2. Three Junes by Julia Glass. A narrative on one family, as they go through lives and deaths, told by three different characters. I can't believe this is Ms. Glass's first novel, it's so well written. Three distinct voices, four distinct settings, and they run so smoothly together, it's like being at a family dinner table.
3. Giovanni's Room by James Baldwin - This book shows up on a good many recommended reading lists for the genre, so I figured, it must be good. Heck, even the people at Random House think it's a classic, including it in their "Modern Library of the World's Best Books", presumably because they thought they needed something representing gay lit. Well, all I can say is, we've come a long way baby. A long way in what is considered good literature, that is. It's a well told story, with a great sense of place, but a classic? Maybe because the story being told in such bold manner at the time made it important, but honestly, I don't think it holds up all that well. There are better books that cover the same ground. It's a good, fast read (it's a novella, not a novel) but for the amount of prestige this book has been given, I was disapointed.

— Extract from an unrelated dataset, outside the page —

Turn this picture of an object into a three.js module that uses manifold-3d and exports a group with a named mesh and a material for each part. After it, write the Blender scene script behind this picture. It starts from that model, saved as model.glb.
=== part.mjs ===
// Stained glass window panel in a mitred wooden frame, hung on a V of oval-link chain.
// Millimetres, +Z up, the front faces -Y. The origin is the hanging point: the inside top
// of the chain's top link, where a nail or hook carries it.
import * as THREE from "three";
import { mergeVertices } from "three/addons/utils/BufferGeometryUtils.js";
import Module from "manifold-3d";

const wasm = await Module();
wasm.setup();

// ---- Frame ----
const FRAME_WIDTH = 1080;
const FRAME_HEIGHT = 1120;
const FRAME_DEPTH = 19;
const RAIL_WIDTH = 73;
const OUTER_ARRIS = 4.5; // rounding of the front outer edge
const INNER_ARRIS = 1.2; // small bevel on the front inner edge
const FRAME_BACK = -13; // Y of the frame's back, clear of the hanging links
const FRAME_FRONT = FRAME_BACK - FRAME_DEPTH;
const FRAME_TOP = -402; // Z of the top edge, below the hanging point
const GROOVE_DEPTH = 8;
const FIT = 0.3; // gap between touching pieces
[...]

4. Inamorata by Joseph Gangemi- I loved this book! It's funny but not fluffy, smart but not academic, and full of interesting characters and details. A slightly geeky but very endearing grad student gets involved with a project to disprove the talents of various psychics in the 1920s. The story centers around his part in the investigation of a young and pretty medium who he thinks might be in danger, but from what, he doesn't know. He attempts to become the romantic hero of her complicated life, even though he knows she may be a fraud and doesn't need rescuing. His brain leads him one way, his heart (and libido) another. The story is a great blend between RomCom and armchair detective story, and (much to my surprise!) one of the very few books where the dust jacket blurbs didn't exaggerate.

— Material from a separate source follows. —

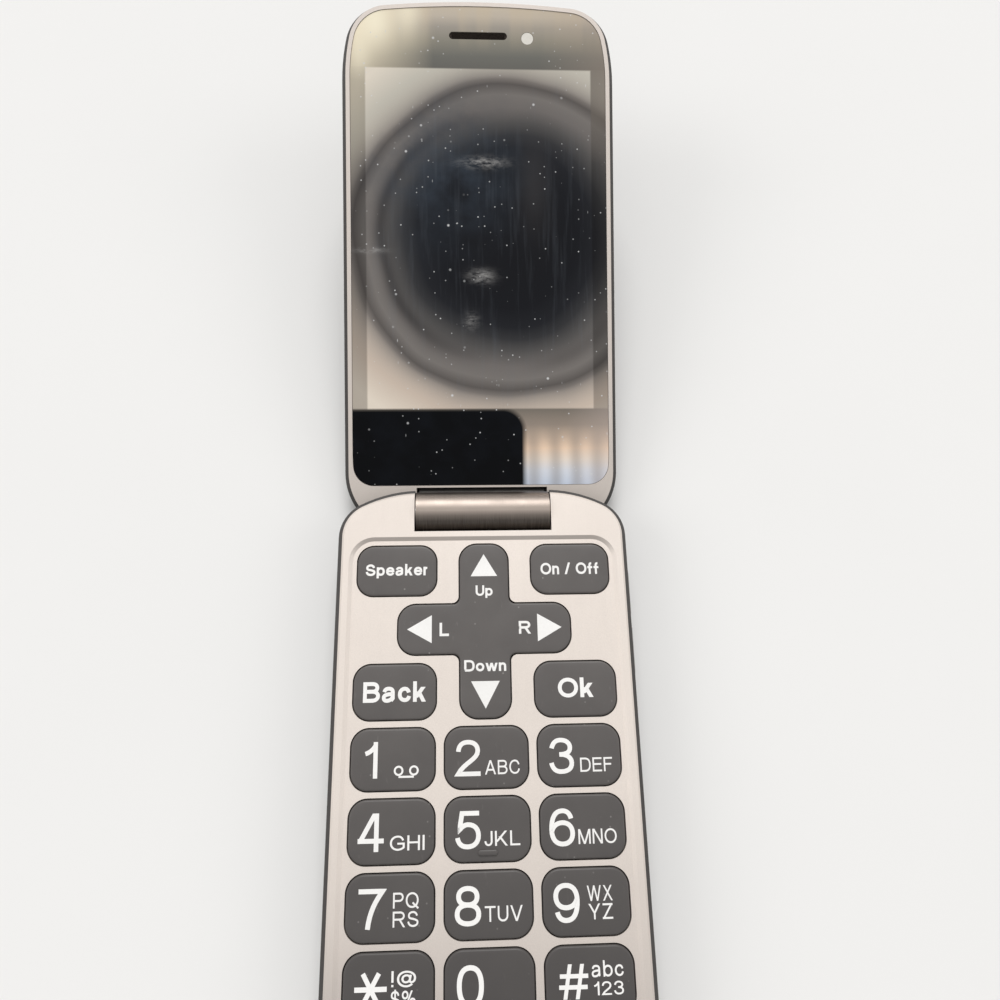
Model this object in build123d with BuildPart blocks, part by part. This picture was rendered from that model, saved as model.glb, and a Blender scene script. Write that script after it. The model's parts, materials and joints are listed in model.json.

5. A Stroke of Midnight by Laurell K. Hamilton. Although I was never a fan of Ms. Hamilton's better known Anita Blake series, I did, once upon a time, enjoy reading her Meredith Gentry books. No more. I kept with this one out of nostalgia, waiting for something, anything, to happen that hadn't happened in the previous books. It's the same plot, same characters, same relationships between the characters, same sex scenes, same everything.